A little more than a month after the CDC told healthcare facilities  how to protect staff members from swine flu, OSHA has posted instructions  on how to inspect and enforce for H1N1 influenza hazards.
The good news is that OSHA enforcement closely follows the CDC recommendations and shouldn’t present any surprises, especially if you have been following the issue of worker protection for H1N1. 
“OSHA has a responsibility to ensure that the more than nine million frontline health care workers in the United States are protected to the extent possible against exposure to the virus,” said acting Assistant Secretary of Labor for OSHA Jordan Barab in a November 20 news release.  “OSHA will ensure health care employers use proper controls to protect all workers, particularly those who are at high or very high risk of exposure,” Barab added.
The enforcement directive identifies very high and high exposures as:
Very High Exposure Risk. A job task or activity involving a medical or laboratory procedure during which there is a potential of occupational exposure to high concentrations of suspected or confirmed 2009 H1N1 influenza virus.
- Healthcare workers (for example, doctors, respiratory therapists, nurses, emergency responders, or dentists) performing aerosol-generating procedures on suspected or confirmed patients (such as, sputum inductions, endotracheal intubations and extubations, bronchoscopies, some dental procedures or invasive specimen collection).
- Healthcare workers present during performance of aerosol-generating procedures during autopsies (such as, medical examiners).
High Exposure Risk. A job task or activity involving a high potential for exposure to suspected or confirmed 2009 H1N1 influenza virus.

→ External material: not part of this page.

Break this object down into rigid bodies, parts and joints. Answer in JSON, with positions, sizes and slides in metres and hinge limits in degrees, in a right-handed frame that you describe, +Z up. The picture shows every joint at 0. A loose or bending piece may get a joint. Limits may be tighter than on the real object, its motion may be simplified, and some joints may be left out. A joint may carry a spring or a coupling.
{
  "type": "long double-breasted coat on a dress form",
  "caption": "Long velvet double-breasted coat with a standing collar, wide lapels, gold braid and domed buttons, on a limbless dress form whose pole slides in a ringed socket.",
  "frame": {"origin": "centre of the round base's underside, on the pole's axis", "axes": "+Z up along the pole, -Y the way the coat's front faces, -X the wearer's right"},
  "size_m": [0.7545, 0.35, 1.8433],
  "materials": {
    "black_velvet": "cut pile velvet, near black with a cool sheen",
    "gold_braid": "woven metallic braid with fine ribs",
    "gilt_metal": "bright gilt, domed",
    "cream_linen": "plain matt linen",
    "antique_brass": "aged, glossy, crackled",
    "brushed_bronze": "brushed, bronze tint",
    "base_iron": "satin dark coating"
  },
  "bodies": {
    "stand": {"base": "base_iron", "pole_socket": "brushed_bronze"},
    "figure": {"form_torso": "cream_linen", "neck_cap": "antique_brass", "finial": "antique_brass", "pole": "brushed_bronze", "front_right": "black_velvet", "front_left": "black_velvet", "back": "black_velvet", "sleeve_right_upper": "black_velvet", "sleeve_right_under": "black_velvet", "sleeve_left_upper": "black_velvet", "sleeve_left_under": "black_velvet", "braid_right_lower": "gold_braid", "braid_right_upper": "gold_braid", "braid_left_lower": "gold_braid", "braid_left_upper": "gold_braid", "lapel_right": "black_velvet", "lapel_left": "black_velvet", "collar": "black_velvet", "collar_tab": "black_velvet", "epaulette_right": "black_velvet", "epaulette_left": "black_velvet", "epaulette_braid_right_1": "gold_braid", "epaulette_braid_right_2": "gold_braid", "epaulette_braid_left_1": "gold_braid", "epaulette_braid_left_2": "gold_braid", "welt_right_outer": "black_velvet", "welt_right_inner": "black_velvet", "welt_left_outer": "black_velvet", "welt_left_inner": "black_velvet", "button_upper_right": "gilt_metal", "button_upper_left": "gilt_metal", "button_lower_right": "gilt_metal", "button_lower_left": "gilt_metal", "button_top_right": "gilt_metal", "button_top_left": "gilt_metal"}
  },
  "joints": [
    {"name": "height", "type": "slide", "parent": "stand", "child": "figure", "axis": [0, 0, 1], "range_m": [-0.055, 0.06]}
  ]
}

- Healthcare workers who are in close contact [working within 6 feet of suspected or confirmed patients or entering into a small enclosed airspace shared with the patient (e.g., size of an average patient room)].
- Staff transporting suspected or confirmed 2009 H1N1 patients in enclosed vehicles (such as emergency responders).

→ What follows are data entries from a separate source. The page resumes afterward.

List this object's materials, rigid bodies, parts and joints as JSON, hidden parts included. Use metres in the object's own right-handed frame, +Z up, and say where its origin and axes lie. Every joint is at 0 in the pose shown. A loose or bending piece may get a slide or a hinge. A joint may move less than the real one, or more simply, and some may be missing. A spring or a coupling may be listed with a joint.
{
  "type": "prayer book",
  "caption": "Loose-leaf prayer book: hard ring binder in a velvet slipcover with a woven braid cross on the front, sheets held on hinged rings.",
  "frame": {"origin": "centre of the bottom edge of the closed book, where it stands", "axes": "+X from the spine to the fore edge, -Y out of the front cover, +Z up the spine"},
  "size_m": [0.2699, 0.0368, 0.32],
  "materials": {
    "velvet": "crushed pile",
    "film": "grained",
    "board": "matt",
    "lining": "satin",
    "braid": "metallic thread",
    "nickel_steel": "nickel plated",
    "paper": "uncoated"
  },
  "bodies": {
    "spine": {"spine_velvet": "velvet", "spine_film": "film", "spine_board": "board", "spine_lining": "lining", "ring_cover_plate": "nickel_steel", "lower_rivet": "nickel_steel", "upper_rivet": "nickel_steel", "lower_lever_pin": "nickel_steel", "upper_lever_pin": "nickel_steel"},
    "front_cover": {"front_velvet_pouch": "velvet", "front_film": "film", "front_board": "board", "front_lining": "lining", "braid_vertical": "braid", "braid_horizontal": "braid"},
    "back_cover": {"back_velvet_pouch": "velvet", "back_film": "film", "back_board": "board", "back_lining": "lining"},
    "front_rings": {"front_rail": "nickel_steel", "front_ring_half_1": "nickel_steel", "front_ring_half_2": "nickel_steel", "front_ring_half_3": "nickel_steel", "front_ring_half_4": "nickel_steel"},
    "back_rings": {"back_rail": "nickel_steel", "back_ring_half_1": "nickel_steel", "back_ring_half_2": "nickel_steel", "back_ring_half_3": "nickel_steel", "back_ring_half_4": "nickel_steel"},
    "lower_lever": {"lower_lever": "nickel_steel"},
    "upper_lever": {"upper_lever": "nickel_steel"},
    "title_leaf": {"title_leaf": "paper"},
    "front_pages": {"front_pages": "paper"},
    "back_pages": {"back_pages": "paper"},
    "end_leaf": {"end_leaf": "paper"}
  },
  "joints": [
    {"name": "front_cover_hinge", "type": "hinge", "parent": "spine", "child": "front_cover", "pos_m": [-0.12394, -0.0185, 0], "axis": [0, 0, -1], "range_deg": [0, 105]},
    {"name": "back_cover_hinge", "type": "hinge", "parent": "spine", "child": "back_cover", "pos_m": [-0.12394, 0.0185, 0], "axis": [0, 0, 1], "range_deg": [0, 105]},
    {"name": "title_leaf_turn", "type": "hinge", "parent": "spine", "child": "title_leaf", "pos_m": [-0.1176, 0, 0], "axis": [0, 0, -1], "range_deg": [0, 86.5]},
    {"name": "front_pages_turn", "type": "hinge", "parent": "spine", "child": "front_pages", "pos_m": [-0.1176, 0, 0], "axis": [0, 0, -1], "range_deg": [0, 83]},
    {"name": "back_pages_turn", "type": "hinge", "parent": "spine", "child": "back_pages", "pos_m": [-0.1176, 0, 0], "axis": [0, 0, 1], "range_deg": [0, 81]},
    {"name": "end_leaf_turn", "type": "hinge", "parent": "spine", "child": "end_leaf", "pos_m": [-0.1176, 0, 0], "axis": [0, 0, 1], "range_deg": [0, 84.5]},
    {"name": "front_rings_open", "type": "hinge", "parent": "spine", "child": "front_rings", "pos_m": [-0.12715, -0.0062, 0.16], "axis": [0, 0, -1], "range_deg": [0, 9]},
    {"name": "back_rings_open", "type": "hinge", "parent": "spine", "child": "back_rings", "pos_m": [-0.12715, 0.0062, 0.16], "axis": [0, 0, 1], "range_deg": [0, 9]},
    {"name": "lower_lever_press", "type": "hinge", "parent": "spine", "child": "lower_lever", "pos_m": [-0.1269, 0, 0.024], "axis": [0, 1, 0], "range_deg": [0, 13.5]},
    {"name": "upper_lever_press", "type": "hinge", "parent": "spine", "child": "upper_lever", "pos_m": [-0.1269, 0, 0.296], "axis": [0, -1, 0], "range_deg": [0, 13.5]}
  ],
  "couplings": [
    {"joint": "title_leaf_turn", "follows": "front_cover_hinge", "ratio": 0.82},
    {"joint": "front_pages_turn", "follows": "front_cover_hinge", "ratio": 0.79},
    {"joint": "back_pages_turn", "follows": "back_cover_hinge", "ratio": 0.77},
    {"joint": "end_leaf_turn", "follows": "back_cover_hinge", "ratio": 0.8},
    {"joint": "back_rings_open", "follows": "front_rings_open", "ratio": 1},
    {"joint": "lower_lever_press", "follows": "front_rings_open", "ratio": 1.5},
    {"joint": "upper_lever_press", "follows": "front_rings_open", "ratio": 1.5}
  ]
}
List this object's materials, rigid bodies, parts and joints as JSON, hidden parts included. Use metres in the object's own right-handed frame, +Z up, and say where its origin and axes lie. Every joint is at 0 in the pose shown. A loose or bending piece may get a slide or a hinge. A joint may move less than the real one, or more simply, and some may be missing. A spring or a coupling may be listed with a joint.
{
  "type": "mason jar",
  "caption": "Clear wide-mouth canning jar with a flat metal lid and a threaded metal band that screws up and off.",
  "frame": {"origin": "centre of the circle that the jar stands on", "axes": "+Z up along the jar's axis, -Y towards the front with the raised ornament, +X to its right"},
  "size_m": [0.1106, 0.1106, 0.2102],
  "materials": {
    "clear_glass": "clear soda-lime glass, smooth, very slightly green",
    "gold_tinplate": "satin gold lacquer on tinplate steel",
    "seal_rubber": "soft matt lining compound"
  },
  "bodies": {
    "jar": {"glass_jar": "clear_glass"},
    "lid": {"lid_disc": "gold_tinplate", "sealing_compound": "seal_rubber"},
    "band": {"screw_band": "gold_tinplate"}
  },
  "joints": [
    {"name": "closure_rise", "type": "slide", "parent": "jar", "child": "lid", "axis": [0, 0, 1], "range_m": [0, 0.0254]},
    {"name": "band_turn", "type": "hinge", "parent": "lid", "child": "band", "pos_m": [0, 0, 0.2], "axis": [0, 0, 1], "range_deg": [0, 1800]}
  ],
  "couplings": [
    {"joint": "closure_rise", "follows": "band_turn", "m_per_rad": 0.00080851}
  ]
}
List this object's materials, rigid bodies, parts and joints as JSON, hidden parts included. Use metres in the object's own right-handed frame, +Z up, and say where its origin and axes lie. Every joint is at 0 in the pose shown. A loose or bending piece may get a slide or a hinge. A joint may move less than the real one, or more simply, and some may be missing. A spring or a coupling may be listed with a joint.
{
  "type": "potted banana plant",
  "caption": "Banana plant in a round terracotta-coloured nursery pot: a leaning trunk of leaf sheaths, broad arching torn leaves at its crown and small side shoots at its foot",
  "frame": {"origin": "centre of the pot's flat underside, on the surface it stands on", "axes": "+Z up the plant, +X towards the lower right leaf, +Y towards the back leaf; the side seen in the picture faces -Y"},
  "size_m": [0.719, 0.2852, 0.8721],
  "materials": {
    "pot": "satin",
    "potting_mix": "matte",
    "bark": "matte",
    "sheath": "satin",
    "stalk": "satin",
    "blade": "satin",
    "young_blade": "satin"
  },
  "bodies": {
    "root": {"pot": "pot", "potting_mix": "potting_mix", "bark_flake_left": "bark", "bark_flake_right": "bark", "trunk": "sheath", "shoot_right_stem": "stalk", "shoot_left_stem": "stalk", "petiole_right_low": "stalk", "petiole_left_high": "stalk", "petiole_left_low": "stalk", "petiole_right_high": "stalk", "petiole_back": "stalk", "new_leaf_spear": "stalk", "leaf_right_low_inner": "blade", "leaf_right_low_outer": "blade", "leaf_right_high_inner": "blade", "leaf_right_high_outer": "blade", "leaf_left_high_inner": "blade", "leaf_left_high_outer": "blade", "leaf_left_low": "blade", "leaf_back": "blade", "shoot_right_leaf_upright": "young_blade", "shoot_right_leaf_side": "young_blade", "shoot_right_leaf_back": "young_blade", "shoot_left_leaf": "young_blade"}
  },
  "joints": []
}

These are the type of situations where OSHA will seek confirmation that the healthcare facility has implemented a hierarchy of engineering, administrative, work practice controls, and followed the Respiratory Protection standard  for worker training and fit testing where respirators are required.
The new document also instructs OSHA inspectors to evaluate whether employers are ensuring that workers are following the current CDC guideline, which calls for respiratory protection that is at least as protective as a fit-tested disposable N95 filtering facepiece respirators for very high and high exposure procedures or situations.
OSHA says that “inspections will be conducted in response to worker complaints, referrals (including media referrals) or as part of fatality and/or catastrophe investigations.” The agency expects that most of the inspections will involve hospitals, emergency medical centers, doctors’ and dental offices and clinics.
As expected, OSHA inspectors will make allowances in the current pandemic for respirator shortage and provides details under which those conditions will apply. More on that in a later post.